Economia

Alta do dólar pode limitar ciclo de corte de juros do BC

O real já é uma das moedas de mercados emergentes com pior desempenho, e uma contínua alta do dólar pode acabar acelerando a inflação

BC: Nesta semana, o Comitê de Política Monetária reduziu a Selic para um recorde de baixa e sinalizou que mais cortes estão a caminho (Gustavo Gomes/Bloomberg)

BC: Nesta semana, o Comitê de Política Monetária reduziu a Selic para um recorde de baixa e sinalizou que mais cortes estão a caminho (Gustavo Gomes/Bloomberg)

Ligia Tuon

Ligia Tuon

Publicado em 22 de setembro de 2019 às 08h00.

Última atualização em 22 de setembro de 2019 às 08h00.

Com o dólar valorizado diante da perspectiva de mais cortes de juros, investidores se perguntam quanto mais a moeda pode subir antes de começar a interferir no ciclo de afrouxamento monetário.

Nesta semana, o Comitê de Política Monetária reduziu a Selic para um recorde de baixa e sinalizou que mais cortes estão a caminho, alimentando a especulação de que o ciclo agressivo de afrouxamento monetário pode sair pela culatra. O real já é uma das moedas de mercados emergentes com pior desempenho, e uma contínua alta do dólar pode acabar acelerando a inflação.

“Se o câmbio deixar, o juro vai abaixo de 5%”, disse o diretor executivo da Truxt Investimentos, José Tovar, acrescentando que o dólar acima de R$ 4,30 pode ser um obstáculo. “Tem que ver a rapidez do movimento e como se comportam os outros emergentes.”

O real acumula queda de 8,5% desde 31 de julho até o fechamento de quinta-feira, mais do que todas as 24 moedas de mercados emergentes rastreadas pela Bloomberg, exceto o peso argentino, abalado pela expectativa de retorno de um governo de esquerda no país.

Em agosto, quando o dólar se aproximou de R$ 4,20, o Banco Central esfriou as apostas de mais alta da moeda, surpreendendo o mercado com intervenções cambiais durante o horário de negociação. O BC também começou a vender dólares das reservas internacionais pela primeira vez em uma década.

Cenário benigno

Economistas e a autoridade monetária ainda veem a inflação anual abaixo da meta de 2020, mesmo com o avanço do dólar. O IPCA mostrou alta de 3,43% nos 12 meses encerrados em agosto, enquanto a pesquisa Focus divulgada na segunda-feira mostrou que o mercado projeta inflação de 3,8% em dezembro de 2020, abaixo da meta de 4% para o ano.

No comunicado após a decisão de política monetária na quarta-feira, o Copom disse que “a consolidação do cenário benigno da inflação em perspectiva” deve permitir mais cortes de juros.
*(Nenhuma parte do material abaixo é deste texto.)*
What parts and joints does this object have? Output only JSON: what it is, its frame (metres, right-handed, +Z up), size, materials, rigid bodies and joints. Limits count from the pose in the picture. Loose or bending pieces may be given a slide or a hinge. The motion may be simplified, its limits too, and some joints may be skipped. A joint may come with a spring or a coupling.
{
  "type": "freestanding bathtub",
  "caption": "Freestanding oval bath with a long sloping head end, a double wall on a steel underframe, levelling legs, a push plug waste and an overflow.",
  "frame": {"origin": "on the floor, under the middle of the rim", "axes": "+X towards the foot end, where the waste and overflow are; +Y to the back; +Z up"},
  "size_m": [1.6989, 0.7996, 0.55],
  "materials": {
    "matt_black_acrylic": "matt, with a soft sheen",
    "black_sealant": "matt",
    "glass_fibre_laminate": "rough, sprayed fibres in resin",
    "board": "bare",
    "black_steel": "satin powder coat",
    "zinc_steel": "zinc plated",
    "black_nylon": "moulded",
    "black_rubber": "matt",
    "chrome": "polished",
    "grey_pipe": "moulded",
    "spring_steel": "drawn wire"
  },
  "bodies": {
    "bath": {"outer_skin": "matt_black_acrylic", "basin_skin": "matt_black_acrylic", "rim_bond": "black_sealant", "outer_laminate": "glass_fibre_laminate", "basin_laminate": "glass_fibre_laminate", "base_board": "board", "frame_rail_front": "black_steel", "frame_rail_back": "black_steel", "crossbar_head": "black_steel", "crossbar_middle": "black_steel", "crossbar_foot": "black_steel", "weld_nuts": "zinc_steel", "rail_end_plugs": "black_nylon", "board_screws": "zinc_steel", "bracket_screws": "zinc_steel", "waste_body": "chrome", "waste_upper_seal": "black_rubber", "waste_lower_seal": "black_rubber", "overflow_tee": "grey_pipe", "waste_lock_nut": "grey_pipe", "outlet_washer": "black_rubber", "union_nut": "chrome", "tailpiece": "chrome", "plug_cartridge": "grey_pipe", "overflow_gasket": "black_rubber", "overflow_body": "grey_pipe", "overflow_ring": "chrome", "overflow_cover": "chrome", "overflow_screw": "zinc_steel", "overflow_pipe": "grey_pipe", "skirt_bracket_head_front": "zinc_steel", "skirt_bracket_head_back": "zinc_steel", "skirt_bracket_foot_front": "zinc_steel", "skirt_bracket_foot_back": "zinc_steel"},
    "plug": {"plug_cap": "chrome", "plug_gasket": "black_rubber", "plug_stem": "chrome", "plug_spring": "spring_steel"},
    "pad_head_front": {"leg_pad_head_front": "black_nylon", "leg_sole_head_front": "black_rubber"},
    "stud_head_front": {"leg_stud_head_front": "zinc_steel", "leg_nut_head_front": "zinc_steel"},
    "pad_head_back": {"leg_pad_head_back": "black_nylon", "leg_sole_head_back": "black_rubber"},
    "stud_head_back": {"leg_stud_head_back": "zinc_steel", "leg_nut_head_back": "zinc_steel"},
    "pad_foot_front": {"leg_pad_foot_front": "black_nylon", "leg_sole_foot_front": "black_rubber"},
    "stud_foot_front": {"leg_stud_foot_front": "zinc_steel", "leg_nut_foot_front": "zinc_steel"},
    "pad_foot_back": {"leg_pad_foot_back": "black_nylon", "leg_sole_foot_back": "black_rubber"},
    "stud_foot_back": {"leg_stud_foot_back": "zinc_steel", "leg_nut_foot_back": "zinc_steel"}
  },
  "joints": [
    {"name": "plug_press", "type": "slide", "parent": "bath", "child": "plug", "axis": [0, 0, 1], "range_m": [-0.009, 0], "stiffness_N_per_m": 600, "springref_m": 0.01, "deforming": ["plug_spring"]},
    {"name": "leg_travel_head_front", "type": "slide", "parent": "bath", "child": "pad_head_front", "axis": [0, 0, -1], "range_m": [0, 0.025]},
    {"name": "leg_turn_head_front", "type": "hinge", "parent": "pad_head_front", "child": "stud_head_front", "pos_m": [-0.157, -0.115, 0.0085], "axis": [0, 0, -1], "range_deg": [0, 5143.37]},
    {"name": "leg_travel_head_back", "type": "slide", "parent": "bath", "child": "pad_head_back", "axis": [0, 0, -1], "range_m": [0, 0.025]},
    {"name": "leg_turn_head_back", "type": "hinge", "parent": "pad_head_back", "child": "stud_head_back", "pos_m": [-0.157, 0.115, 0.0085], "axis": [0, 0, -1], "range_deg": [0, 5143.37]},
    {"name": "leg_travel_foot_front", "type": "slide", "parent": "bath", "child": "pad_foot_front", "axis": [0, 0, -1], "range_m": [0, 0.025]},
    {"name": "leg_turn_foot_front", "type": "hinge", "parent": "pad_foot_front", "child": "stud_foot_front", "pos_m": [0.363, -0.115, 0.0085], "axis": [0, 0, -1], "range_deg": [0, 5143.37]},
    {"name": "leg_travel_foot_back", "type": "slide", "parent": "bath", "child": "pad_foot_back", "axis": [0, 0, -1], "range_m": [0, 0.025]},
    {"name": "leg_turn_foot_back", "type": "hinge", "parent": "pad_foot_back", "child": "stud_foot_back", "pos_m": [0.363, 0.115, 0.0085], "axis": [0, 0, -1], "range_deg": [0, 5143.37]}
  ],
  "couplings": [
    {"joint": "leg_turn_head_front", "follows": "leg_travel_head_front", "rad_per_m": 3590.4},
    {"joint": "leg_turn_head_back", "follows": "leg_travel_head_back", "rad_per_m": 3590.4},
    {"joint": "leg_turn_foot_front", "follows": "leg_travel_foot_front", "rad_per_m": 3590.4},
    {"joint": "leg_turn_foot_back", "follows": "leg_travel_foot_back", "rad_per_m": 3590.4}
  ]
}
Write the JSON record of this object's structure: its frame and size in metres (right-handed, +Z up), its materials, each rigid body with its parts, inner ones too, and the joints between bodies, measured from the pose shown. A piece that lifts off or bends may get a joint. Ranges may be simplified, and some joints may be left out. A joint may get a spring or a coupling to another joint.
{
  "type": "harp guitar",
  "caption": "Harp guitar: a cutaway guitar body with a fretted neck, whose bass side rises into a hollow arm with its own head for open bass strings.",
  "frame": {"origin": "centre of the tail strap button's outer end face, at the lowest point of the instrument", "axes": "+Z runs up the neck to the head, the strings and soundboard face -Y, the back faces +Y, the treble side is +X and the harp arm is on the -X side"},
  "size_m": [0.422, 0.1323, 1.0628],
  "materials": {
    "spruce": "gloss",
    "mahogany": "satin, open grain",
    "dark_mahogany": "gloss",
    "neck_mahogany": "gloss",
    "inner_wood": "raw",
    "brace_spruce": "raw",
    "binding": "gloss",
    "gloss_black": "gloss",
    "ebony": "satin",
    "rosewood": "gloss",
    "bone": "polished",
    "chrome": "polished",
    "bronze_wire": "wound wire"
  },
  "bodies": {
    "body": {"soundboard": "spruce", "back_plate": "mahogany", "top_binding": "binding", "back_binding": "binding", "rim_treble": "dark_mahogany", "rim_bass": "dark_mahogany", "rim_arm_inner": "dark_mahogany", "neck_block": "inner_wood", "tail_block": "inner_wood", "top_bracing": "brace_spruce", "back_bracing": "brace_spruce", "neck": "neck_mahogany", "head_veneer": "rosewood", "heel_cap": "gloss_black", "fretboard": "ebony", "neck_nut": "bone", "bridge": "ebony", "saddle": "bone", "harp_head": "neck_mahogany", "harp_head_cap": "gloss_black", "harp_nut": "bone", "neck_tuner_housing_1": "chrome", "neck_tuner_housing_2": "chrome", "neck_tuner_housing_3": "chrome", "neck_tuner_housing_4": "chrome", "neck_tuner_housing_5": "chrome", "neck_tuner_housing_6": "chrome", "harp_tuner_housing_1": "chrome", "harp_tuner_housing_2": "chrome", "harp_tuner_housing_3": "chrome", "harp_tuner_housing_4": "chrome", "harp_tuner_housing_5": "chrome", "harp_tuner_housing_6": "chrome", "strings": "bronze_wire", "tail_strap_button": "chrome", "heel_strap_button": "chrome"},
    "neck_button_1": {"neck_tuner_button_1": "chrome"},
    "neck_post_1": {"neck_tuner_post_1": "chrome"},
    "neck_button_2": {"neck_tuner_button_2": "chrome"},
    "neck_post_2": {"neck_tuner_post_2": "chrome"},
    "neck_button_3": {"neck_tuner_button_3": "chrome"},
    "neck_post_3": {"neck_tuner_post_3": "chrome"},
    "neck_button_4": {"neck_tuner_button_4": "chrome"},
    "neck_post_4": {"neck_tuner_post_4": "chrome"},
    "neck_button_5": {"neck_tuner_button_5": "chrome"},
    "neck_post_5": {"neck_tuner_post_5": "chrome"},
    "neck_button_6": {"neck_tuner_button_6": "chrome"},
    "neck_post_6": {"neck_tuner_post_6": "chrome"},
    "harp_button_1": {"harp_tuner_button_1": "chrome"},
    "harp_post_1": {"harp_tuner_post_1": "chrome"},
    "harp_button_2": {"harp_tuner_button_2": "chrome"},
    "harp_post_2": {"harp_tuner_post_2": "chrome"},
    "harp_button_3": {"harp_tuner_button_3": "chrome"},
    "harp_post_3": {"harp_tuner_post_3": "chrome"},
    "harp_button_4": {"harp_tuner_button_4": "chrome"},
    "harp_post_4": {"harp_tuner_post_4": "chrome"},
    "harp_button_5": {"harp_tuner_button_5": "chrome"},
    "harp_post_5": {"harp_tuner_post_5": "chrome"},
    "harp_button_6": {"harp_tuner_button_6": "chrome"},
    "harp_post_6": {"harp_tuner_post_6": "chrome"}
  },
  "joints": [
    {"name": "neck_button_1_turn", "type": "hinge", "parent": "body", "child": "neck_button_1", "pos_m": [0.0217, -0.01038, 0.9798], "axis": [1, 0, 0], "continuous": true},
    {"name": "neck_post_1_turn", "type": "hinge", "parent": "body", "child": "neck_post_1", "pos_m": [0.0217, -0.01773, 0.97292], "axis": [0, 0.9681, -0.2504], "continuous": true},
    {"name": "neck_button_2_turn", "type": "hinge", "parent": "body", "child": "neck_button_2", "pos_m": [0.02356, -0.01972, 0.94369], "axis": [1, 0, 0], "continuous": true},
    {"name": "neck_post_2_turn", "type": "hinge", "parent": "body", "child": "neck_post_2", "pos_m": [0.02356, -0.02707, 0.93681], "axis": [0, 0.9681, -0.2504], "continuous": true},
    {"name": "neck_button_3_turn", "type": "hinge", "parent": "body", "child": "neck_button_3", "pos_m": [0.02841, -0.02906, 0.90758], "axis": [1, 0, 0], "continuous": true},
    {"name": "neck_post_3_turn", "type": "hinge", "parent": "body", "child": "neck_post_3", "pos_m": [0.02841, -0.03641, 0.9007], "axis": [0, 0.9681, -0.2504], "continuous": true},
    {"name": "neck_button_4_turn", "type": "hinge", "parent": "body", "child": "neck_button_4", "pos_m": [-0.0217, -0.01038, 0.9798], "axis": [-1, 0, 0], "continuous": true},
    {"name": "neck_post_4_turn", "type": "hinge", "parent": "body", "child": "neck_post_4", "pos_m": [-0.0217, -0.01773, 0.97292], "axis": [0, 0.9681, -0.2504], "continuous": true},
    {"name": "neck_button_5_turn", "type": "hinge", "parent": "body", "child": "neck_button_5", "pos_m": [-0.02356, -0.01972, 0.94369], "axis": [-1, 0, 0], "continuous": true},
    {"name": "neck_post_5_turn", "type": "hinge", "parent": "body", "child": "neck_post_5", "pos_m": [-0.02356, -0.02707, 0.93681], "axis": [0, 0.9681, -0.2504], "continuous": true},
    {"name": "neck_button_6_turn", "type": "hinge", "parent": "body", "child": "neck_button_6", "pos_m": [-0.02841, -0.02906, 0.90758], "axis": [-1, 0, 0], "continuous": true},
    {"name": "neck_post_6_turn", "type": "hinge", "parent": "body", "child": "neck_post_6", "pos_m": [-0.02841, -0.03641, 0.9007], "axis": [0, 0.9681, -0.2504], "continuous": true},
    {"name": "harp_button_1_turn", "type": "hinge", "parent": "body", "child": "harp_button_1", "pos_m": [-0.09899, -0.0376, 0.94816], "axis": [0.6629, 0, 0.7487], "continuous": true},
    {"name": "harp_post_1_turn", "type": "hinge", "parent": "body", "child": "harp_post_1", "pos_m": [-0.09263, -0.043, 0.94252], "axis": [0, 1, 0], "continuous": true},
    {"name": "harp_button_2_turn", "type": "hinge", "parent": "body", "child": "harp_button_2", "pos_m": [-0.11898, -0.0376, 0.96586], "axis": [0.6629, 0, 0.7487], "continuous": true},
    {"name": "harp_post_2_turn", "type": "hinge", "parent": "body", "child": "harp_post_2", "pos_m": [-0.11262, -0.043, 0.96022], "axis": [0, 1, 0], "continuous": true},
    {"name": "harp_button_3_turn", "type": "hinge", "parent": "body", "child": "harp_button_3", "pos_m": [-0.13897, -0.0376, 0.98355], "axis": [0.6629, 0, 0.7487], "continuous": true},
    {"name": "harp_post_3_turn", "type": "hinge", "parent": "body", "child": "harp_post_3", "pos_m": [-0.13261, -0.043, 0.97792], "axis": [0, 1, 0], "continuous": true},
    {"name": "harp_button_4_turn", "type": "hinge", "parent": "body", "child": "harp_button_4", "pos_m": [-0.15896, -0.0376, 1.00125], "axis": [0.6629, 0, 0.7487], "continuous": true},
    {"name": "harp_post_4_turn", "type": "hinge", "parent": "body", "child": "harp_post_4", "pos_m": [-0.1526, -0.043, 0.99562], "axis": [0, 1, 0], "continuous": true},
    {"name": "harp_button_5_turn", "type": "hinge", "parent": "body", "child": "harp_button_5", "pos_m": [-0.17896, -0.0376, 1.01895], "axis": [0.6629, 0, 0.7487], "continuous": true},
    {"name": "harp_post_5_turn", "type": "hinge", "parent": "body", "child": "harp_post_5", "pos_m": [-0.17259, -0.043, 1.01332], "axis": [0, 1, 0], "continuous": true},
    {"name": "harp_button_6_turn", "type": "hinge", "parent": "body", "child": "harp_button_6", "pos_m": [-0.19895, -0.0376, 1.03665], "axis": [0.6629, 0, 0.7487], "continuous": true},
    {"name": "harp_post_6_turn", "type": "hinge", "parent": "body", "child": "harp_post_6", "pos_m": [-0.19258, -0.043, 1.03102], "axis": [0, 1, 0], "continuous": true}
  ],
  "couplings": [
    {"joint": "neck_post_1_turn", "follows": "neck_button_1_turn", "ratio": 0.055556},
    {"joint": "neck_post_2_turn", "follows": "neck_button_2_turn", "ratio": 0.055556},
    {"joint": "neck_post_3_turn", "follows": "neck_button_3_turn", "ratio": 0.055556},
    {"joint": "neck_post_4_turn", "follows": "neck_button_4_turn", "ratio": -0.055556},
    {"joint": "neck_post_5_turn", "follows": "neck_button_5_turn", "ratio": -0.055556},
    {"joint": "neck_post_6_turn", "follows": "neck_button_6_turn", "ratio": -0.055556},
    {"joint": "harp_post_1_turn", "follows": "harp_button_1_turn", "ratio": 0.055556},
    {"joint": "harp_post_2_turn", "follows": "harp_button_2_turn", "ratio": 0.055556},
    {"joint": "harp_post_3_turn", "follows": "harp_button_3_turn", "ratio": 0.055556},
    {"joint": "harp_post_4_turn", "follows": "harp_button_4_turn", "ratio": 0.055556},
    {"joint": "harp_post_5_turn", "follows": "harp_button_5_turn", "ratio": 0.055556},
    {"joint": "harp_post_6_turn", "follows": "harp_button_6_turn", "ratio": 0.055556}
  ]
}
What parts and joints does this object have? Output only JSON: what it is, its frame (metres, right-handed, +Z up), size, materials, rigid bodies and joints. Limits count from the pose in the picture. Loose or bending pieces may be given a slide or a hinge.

A alta de preços permanecerá abaixo da meta, mesmo que os juros caiam ainda mais e o dólar se estabilize em R$ 4,05, segundo o comunicado.

“Acredito que o dólar só comece a incomodar se estiver acima de R$ 4,40, já que dá para aferir que entre R$ 4,20 e R$ 4,30 de câmbio médio de 2020, a inflação ainda está na meta”, disse Carlos Menezes, gestor da Gauss Capital. “Se o mercado global perder o viés de dólar forte -- por conta de fatores como melhora de guerra comercial -- ou os dados de crescimento começarem a despontar, o mercado deve voltar a comprar a moeda brasileira.”

O BC não quis comentar o impacto do mercado de câmbio para a política monetária quando contatado pela Bloomberg.

No longo prazo, não há sinal de que o debate acabe. Por um lado, juros mais baixos podem tornar a moeda ainda menos atraente para investidores, reduzindo seu potencial de carry trade.

Ainda assim, o BC continuará sob pressão para continuar reduzindo a taxa básica e, assim, impulsionar o PIB, que deve crescer apenas 1% pelo terceiro ano consecutivo, segundo projeções.

Dado o mau estado das contas fiscais, o presidente do BC, Roberto Campos Neto, terá que arcar com o ônus de injetar estímulos na economia, segundo André Perfeito, economista-chefe da corretora Necton.

“Campos Neto foi colocado numa sinuca de bico, já que o corte dos juros vai enfraquecer ainda mais o real”, disse Perfeito. “Parece que ele está sozinho na tarefa de estimular a economia, pois o lado fiscal não pode fazer muita coisa.”